There is worse to come...
The area plans zone likely new developments. In theory, this is meant to ensure planners have identified land available for construction. If they can’t instantly find such land, that is supposed to act as a trigger for compulsory purchase, the cleaning-up of derelict sites, or new infrastructure investment (roads etc) to open up new development opportunities.
For instance, when I was chairing economic development in Edinburgh back in the early 1990s, we identified the rundown industrial areas along the north shore and began a long-term scheme to remove chemical waste and put together strategic development blocks.

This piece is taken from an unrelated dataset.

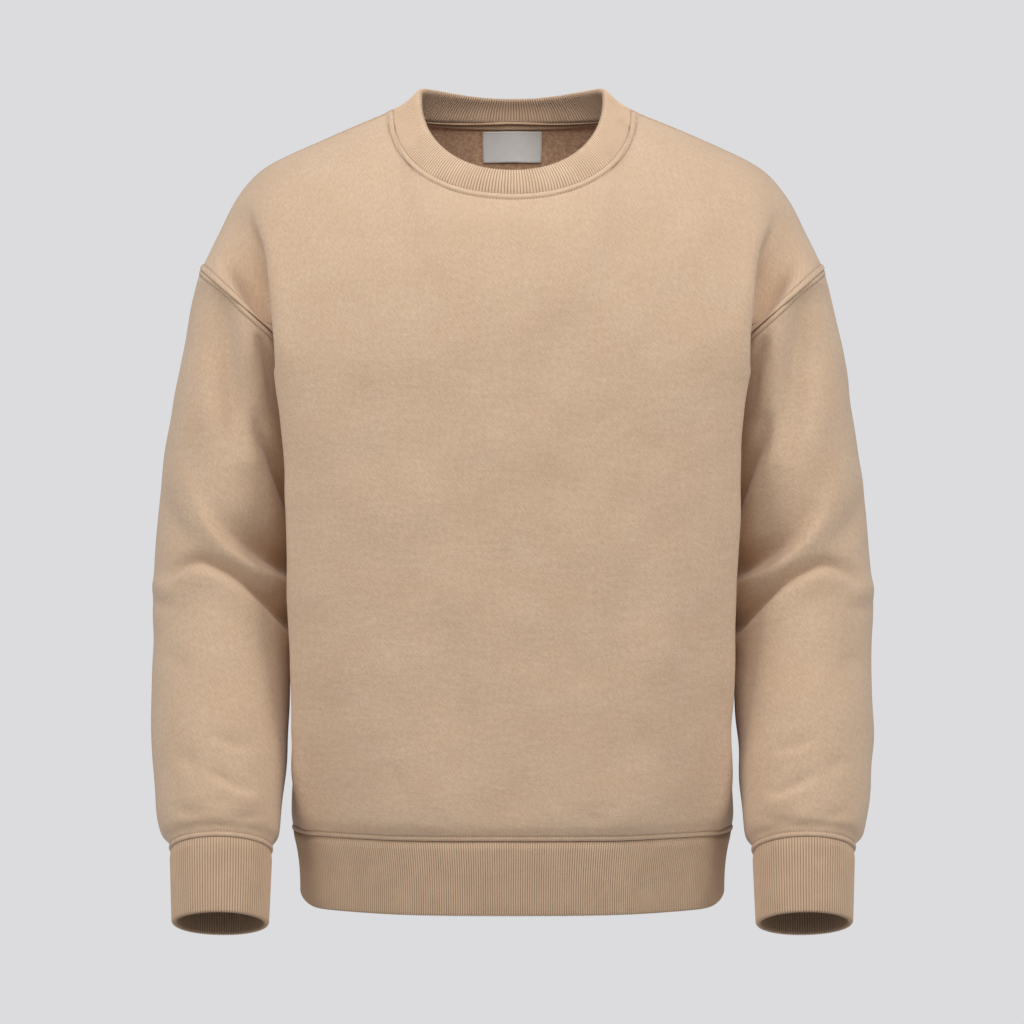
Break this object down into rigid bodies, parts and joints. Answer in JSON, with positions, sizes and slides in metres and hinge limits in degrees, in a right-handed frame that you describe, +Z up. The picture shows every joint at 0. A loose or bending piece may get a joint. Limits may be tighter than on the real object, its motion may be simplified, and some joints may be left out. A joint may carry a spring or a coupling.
{
  "type": "crewneck sweatshirt",
  "caption": "Long-sleeved crewneck sweatshirt in plain fleece, hollow as when worn, with ribbed neckband, cuffs and hem band.",
  "frame": {"origin": "between the shoulders on the garment's middle plane, level with the points where the neckband meets the shoulder seams", "axes": "+Z up the wearer's body, -Y out of the chest, +X towards the wearer's left hand"},
  "size_m": [0.626, 0.2479, 0.7306],
  "materials": {
    "fleece": "brushed cotton fleece, matt",
    "rib_knit": "cotton rib knit, matt",
    "tape": "cotton twill tape, matt",
    "label_satin": "woven satin, soft sheen"
  },
  "bodies": {
    "root": {"front": "fleece", "back": "fleece", "sleeve_left": "fleece", "sleeve_right": "fleece", "neckband": "rib_knit", "cuff_left": "rib_knit", "cuff_right": "rib_knit", "hem_band": "rib_knit", "neck_tape": "tape", "neck_label": "label_satin"}
  },
  "joints": []
}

However, such a rational approach is soon derailed by politics. The zoning of future developments affects votes. Which means, for instance, that the majority political party or parties on a council will often connive to dump unpopular social housing zones on their political rivals in other wards. Or councillors will block new housing being zoned for their patch lest it dilute their majorities. And who is going to vote to have a new incineration plant in their ward? Which means getting any fresh energy or waste facilities put into the area plan is very difficult.
As a result, the entire forward planning exercise becomes a tool to sabotage development.
Yet any private house builder has to prove they are ‘conforming’ to the area plan. The instant way of killing a new application is for objectors to show it is ‘surplus to requirement’ or ‘not sanctioned by the area plan’. But if the area plan is itself defective, or has been deliberately written to thwart particular types of necessary development, then there is nothing a builder can do but to go to appeal at a higher level. And that takes time and money.
It is no surprise that the big developers build in from the start the need to circumvent local plans by assuming an appeal will be necessary. Welcome to the mad, mad world of British planning laws.